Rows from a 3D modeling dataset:
— start —

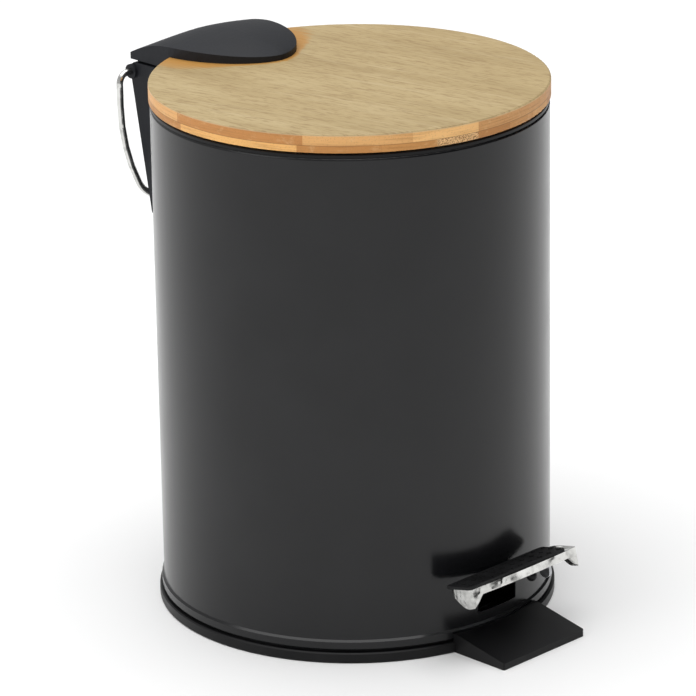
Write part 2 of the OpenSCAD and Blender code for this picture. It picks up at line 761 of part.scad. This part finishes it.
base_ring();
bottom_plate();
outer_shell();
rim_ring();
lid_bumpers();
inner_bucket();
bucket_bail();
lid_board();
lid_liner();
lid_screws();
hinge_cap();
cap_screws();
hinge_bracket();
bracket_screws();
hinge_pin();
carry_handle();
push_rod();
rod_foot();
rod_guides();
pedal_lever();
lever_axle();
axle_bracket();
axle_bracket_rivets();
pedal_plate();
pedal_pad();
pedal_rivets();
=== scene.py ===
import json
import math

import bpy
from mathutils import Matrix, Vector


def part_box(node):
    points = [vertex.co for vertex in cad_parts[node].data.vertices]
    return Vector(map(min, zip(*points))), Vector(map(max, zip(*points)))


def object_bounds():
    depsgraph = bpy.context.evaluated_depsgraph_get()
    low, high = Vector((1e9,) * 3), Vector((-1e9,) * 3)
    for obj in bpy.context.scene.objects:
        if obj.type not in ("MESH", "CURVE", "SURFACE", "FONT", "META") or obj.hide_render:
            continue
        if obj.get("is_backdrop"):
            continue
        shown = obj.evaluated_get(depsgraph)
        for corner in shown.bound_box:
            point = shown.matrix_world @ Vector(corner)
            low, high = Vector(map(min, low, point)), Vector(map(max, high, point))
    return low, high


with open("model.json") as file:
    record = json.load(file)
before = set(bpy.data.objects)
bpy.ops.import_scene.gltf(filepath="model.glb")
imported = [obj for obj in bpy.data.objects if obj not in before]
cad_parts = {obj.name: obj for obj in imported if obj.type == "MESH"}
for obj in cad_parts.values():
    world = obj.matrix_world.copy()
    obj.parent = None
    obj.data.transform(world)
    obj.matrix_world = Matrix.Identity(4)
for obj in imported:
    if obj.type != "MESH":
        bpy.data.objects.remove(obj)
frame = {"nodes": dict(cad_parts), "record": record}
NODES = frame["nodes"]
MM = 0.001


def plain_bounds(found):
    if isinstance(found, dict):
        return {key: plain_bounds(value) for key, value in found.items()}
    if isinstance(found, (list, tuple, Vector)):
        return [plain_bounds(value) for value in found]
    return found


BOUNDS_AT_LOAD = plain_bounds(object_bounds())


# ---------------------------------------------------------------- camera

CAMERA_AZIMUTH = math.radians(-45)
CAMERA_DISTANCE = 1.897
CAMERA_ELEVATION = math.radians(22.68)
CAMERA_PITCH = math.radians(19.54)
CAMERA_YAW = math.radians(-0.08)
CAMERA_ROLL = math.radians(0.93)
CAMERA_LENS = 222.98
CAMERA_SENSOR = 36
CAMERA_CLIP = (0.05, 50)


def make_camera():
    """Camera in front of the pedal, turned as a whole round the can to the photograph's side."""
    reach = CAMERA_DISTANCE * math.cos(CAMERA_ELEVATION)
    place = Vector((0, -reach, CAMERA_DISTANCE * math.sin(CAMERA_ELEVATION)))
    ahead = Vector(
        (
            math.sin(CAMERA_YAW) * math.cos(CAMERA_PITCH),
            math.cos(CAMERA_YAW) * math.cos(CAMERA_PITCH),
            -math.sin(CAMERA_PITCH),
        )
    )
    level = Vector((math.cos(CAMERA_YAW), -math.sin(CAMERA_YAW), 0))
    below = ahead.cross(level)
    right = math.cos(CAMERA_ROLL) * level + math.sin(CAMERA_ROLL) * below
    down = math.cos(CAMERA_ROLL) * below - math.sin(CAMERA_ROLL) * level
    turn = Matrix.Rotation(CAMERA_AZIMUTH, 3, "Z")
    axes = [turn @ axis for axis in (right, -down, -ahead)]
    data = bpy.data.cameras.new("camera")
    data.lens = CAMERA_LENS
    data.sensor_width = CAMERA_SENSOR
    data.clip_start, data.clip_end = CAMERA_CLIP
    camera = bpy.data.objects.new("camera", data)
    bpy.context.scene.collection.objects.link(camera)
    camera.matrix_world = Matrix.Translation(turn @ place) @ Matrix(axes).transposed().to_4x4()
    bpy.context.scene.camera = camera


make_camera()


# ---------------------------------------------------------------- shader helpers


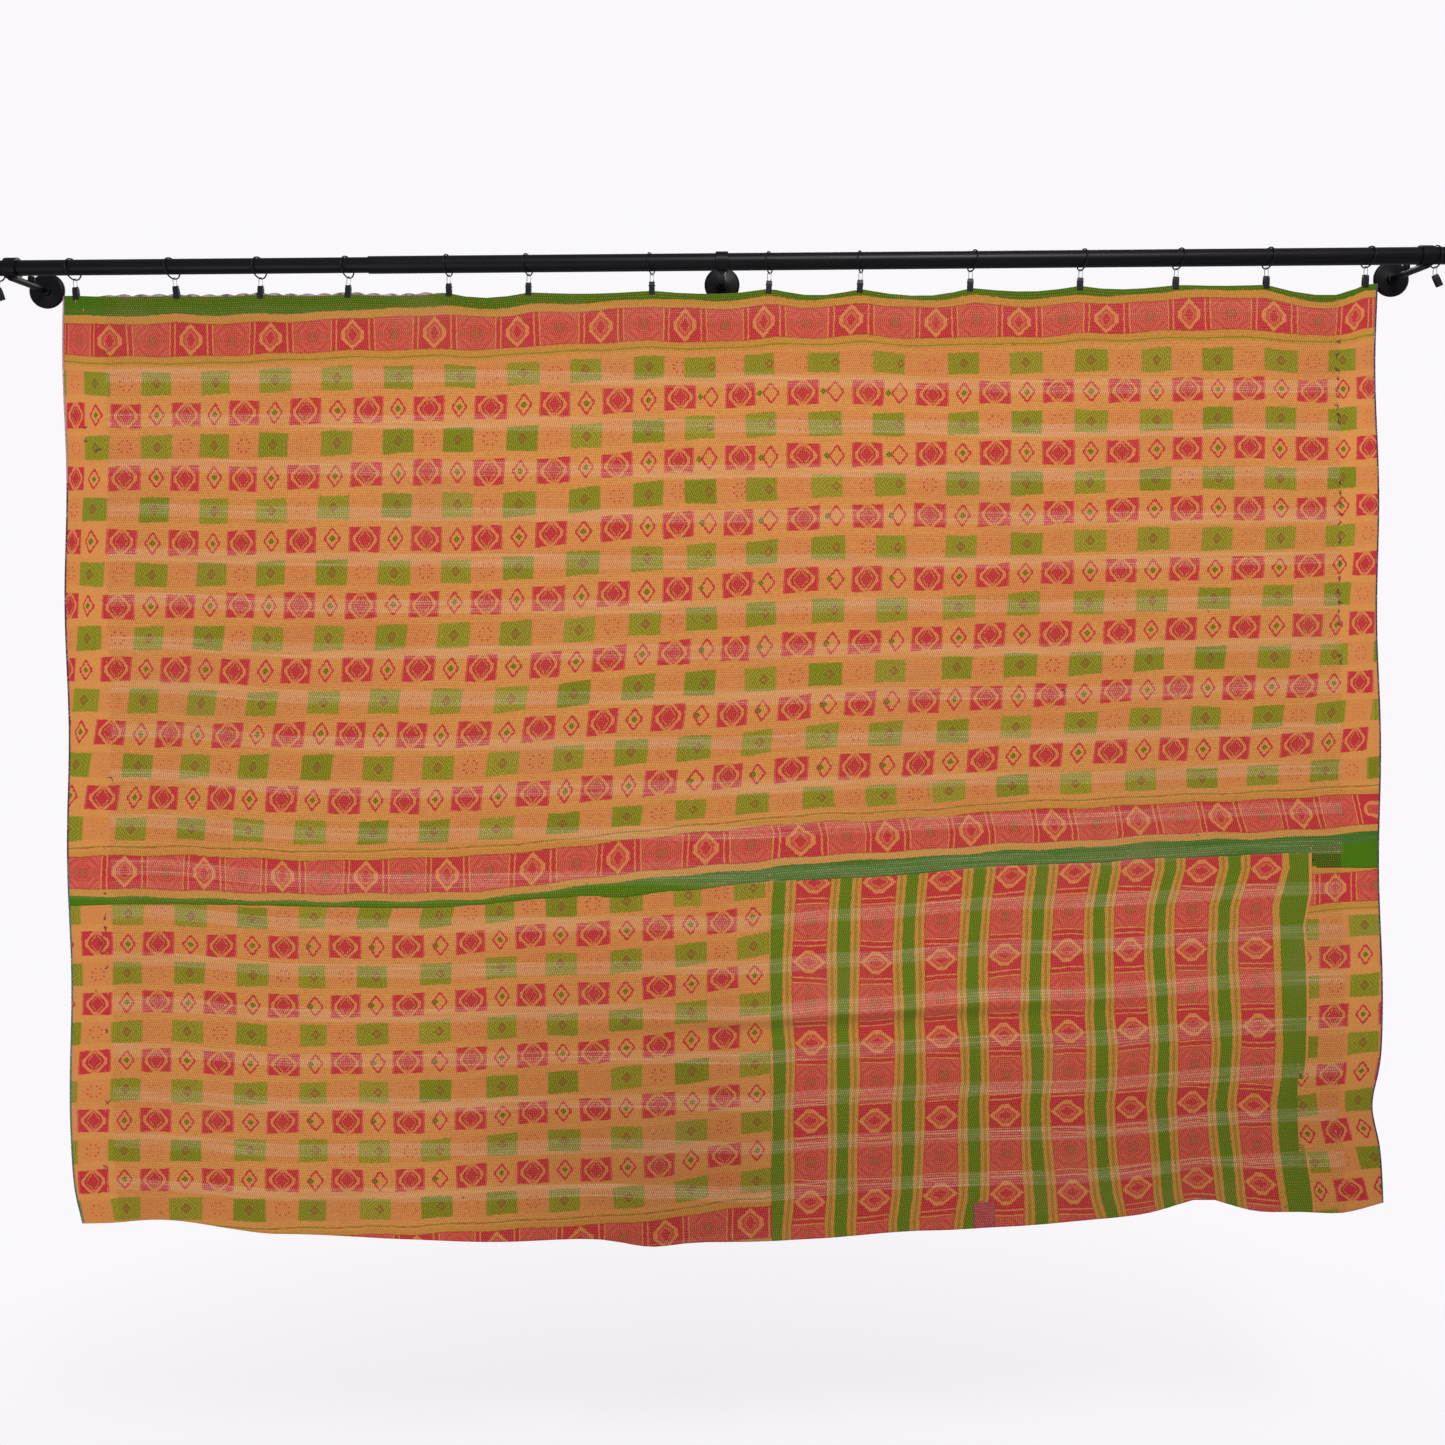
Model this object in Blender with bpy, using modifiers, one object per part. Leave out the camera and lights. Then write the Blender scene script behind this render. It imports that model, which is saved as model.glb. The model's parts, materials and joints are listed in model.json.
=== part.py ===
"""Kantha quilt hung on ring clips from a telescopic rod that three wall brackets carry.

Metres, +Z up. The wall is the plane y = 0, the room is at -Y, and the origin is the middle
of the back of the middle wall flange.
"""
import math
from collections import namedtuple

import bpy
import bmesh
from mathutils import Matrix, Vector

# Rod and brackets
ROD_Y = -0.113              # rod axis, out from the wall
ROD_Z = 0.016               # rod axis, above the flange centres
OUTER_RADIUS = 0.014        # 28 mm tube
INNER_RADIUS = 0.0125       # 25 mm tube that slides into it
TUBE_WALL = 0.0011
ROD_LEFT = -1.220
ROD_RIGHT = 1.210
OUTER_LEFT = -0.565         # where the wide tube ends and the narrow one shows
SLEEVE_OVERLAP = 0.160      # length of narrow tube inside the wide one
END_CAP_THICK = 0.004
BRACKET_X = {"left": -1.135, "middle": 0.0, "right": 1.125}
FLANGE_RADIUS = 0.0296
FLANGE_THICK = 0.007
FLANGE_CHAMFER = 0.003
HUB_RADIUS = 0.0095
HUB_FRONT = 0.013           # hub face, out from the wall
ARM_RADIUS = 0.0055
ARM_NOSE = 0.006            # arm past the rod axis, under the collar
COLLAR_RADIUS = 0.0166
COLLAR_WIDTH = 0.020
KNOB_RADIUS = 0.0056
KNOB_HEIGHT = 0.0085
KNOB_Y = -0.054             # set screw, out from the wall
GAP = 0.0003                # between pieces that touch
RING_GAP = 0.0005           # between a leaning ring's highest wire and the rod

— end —

Goal:
Output the lines of the records above exactly as they appear, from the line containing "Model this object" through the line containing "wall brackets carry.".

Output below:
Model this object in Blender with bpy, using modifiers, one object per part. Leave out the camera and lights. Then write the Blender scene script behind this render. It imports that model, which is saved as model.glb. The model's parts, materials and joints are listed in model.json.
=== part.py ===
"""Kantha quilt hung on ring clips from a telescopic rod that three wall brackets carry.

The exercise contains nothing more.